Osmanlı Sultanı’nın dergâhtan ayrılmasıyla hizmetli derviş, az önce kendisini iyi hissetmediğini ifade eden mürşidinin hizmet ve ihtiyacını görmek için yanına birkaç mürit alarak odasına girer. Ancak Ebü'l-Vefa (k.s) odasında değildir. Dervişler mürşitlerini dergâhın arka bahçesindeki gülistanda, eğildiği yerden gül dallarını izlerken bulur. Sırtı kendilerine dönük olduğu hâlde, yanına edeplice sokulan dervişler “Hünkârımız gitti mi?” diye soran mürşitlerine cevap verir; “Gittiler sultanım.” Hazret istifini hiç bozmadan tekrar sorar; “Peki, ne buyurdular?” “Padişah Efendimiz sizle görüşemeyince çok müteessir oldular sultanım” diye hünkârın üzüntüsünü dile getirip, hünkârın lalasına söylediği sözleri Şeyh Hazretleri'ne bildirirler. Bunun üzerine Ebü'l-Vefa Hazretleri (k.s) doğrularak yüzünü müritlerine döner. Büyük velinin gözlerindeki yaşları gören müritler şaşırır. “Efendim” der içlerinden biri; “Görüyoruz ki siz de üzülmektesiniz.

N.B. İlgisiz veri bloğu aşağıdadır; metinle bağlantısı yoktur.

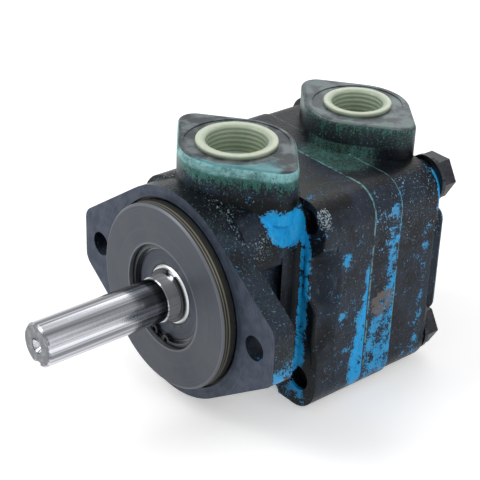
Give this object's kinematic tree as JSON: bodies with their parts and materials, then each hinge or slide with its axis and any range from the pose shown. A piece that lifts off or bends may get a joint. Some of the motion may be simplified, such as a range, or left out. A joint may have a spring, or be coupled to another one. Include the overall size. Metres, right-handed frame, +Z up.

Hâl böyle iken neden hünkârımızı kabul etmediniz; hem o, hem siz üzüldünüz.” Ebü'l-Vefa Hazretleri; “Bu dünya her arzunun tecelli mekânı değildir. Padişahımızı ziyarete kabul etmedik çünkü korktuk. Hünkârımızın gönlünde nice yıllardır dervişlik hasreti durur. Onu sohbetimize dâhil etmedik. Çünkü sohbetten hâsıl olacak ilahi rahmet ve muhabbet kendisini cezbeder de devlet işlerini bir kenara bırakır diye korktuk. Hâlbuki bu ümmetin hünkârımız gibi devlet adamlarına ihtiyacı vardır. O devletin başı, biz ise onun dua ordusuyuz. Onu sohbetimize dâhil etmekten korktuk; zira dergâhımıza devam etseydi dahi burası hediyelerle, dünyalık metalarla dolup taşardı. Dervişlerimizin gönlü bu hâle tahammül edemez, dünyaya meyleder, dergâhımız bir padişahı kaldıramaz diye korktuk.” buyurarak, dervişleri ince görüşüne bir kez daha hayran bırakır.


Yıllar sonra Sultan’ın vefat haberini bildirmek üzere gelen müride getirdiği haberi söyletmeden, ilahî ilham ile kendisine bildirildiğini; “Bugün görüşmek günüdür. Padişah efendimize çektiğimiz hasretlik yeter.” buyurarak ifade eden Ebü'l-Vefa (k.s), yüz yüze görüşemediği büyük padişahın cenaze namazını bizzat kıldırmış, gönlündeki hasreti bu vesile ile gidermiştir.